Exercise » In the entries below, find the line containing "make_sleeves(grids)" and the line containing "bpy.context.scene.collection.objects.link(empty)". Copy those two lines and everything between them exactly, and only that.

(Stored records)

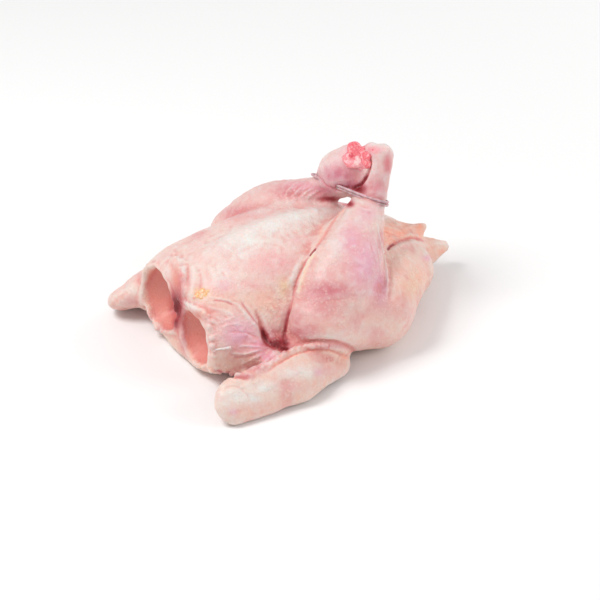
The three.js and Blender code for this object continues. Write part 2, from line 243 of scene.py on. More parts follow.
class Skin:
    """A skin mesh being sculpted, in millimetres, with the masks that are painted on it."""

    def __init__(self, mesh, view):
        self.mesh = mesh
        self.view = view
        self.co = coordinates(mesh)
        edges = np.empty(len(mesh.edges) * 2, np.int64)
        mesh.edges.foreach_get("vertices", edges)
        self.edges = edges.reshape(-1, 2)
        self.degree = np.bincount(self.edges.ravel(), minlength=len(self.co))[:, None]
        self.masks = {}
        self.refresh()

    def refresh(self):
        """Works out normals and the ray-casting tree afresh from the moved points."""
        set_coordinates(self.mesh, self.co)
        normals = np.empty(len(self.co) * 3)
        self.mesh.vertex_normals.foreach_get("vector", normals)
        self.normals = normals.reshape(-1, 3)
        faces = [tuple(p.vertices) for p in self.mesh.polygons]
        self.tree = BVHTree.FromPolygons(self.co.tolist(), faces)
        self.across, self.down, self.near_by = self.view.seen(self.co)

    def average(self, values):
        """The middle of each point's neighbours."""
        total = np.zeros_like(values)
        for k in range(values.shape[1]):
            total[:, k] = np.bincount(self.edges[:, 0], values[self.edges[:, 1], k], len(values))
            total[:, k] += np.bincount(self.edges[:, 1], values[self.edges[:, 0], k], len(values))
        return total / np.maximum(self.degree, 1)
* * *
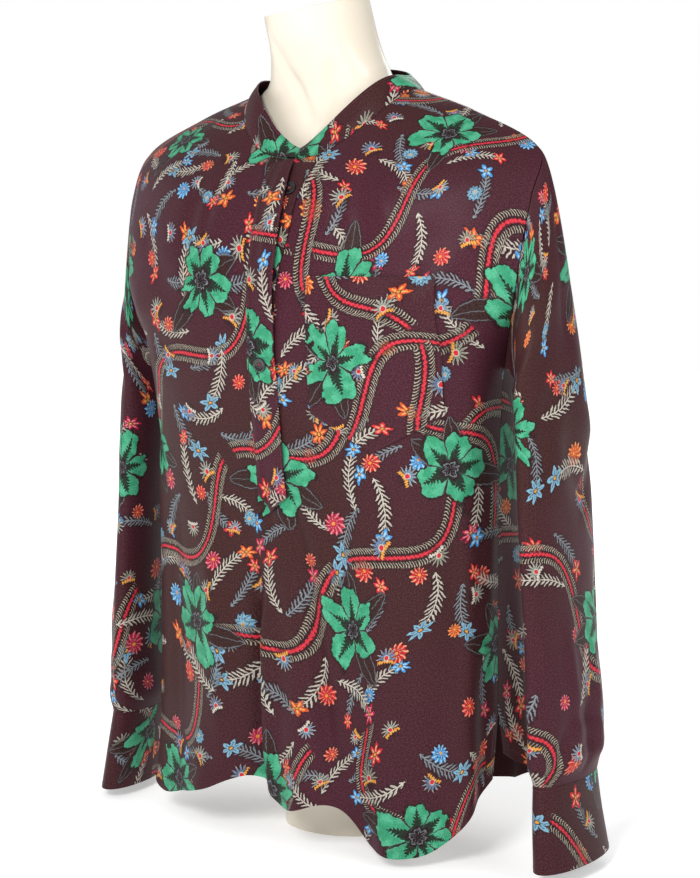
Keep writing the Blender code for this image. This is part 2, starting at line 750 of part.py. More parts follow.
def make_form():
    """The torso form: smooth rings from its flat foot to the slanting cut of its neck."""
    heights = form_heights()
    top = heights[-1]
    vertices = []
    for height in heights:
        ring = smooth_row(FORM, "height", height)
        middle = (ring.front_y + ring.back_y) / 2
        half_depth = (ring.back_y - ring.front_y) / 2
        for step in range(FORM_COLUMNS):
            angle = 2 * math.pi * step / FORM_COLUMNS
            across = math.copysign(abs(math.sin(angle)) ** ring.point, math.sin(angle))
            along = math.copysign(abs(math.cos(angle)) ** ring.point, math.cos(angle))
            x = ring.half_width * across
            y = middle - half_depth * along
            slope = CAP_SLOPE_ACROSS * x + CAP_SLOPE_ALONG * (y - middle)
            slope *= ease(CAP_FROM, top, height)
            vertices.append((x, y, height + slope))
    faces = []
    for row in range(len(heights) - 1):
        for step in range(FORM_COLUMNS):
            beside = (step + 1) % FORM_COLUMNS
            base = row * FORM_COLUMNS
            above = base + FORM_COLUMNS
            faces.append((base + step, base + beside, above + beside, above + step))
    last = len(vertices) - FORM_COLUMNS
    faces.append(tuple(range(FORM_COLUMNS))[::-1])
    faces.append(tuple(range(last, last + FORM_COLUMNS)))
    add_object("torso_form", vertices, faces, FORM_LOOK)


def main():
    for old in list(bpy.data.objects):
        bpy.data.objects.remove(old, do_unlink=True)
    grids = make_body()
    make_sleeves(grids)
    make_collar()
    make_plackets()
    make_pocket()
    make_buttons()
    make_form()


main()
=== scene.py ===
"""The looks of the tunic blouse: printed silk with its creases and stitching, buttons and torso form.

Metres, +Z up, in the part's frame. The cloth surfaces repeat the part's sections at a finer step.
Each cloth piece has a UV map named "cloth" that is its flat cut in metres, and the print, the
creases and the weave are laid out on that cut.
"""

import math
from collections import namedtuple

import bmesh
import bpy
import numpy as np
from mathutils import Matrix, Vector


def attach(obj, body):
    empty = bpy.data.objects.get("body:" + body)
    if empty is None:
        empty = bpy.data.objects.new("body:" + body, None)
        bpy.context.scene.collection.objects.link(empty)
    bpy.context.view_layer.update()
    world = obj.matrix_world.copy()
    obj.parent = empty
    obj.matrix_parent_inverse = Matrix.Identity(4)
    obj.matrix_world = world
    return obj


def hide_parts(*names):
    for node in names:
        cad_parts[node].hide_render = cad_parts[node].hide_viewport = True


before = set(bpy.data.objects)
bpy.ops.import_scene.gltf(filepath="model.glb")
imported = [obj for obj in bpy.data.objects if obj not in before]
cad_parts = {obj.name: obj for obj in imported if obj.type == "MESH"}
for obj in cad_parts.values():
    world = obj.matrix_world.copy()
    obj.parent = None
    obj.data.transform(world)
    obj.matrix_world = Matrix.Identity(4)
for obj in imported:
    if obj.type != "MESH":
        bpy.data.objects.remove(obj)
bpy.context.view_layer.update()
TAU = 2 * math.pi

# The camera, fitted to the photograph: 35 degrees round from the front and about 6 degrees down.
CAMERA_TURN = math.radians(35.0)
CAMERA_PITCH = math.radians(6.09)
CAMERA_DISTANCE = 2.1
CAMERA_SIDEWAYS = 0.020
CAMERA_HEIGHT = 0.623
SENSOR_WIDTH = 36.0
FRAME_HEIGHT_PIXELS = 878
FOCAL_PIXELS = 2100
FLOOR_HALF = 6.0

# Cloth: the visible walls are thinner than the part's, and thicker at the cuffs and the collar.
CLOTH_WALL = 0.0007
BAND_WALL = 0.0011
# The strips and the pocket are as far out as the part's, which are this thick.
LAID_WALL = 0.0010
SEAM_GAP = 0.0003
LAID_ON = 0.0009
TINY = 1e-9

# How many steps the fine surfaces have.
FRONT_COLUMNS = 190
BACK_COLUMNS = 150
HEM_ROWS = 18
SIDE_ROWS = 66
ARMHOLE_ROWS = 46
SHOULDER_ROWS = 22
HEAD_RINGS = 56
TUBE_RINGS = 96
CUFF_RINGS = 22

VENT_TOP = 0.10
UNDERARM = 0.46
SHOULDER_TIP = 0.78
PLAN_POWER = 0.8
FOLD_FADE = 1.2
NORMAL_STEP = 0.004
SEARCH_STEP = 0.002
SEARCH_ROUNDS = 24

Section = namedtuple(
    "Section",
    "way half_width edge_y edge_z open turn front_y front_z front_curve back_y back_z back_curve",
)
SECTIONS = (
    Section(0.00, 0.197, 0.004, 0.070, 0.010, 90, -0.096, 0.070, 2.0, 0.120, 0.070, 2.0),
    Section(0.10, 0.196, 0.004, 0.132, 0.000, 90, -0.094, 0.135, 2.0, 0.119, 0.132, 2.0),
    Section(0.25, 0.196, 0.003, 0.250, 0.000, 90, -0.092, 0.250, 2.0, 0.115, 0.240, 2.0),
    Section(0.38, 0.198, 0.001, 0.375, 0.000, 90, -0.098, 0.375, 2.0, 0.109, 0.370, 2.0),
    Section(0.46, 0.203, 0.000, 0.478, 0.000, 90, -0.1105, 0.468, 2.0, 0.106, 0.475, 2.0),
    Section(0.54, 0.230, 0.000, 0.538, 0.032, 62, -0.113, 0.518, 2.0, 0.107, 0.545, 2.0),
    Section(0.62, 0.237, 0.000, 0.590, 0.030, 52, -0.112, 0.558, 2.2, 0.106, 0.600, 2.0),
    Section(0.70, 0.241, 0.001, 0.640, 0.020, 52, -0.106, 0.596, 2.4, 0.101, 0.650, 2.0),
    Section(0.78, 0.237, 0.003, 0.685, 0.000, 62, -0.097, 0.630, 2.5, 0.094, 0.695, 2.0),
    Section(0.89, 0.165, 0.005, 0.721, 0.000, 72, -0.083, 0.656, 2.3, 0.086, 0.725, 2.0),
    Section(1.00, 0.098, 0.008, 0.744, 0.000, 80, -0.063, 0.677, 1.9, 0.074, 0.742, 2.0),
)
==
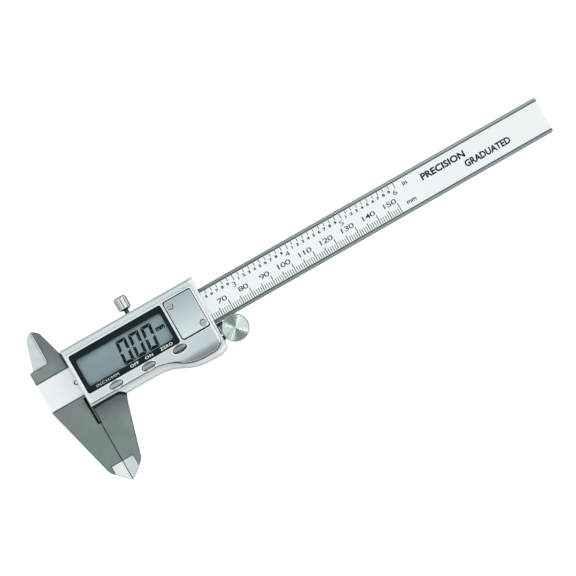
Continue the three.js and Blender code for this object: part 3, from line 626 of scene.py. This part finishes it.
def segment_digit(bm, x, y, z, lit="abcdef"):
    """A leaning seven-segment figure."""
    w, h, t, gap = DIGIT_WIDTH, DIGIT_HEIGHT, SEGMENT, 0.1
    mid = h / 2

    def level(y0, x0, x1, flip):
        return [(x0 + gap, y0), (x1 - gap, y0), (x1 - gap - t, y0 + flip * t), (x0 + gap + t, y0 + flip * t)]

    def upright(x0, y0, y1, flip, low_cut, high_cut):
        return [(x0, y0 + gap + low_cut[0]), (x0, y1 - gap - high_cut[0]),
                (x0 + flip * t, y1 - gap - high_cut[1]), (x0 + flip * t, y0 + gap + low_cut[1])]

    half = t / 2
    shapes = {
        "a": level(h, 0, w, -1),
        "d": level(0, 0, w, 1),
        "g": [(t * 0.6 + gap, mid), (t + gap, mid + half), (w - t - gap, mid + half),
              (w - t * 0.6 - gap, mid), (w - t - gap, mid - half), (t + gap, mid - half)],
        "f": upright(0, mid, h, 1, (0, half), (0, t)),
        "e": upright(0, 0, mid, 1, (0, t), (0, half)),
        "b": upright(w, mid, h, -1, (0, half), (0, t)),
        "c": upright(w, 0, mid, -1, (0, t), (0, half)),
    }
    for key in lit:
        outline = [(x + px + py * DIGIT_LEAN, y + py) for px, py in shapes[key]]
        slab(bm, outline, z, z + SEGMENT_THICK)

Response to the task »
    make_sleeves(grids)
    make_collar()
    make_plackets()
    make_pocket()
    make_buttons()
    make_form()


main()
=== scene.py ===
"""The looks of the tunic blouse: printed silk with its creases and stitching, buttons and torso form.

Metres, +Z up, in the part's frame. The cloth surfaces repeat the part's sections at a finer step.
Each cloth piece has a UV map named "cloth" that is its flat cut in metres, and the print, the
creases and the weave are laid out on that cut.
"""

import math
from collections import namedtuple

import bmesh
import bpy
import numpy as np
from mathutils import Matrix, Vector


def attach(obj, body):
    empty = bpy.data.objects.get("body:" + body)
    if empty is None:
        empty = bpy.data.objects.new("body:" + body, None)
        bpy.context.scene.collection.objects.link(empty)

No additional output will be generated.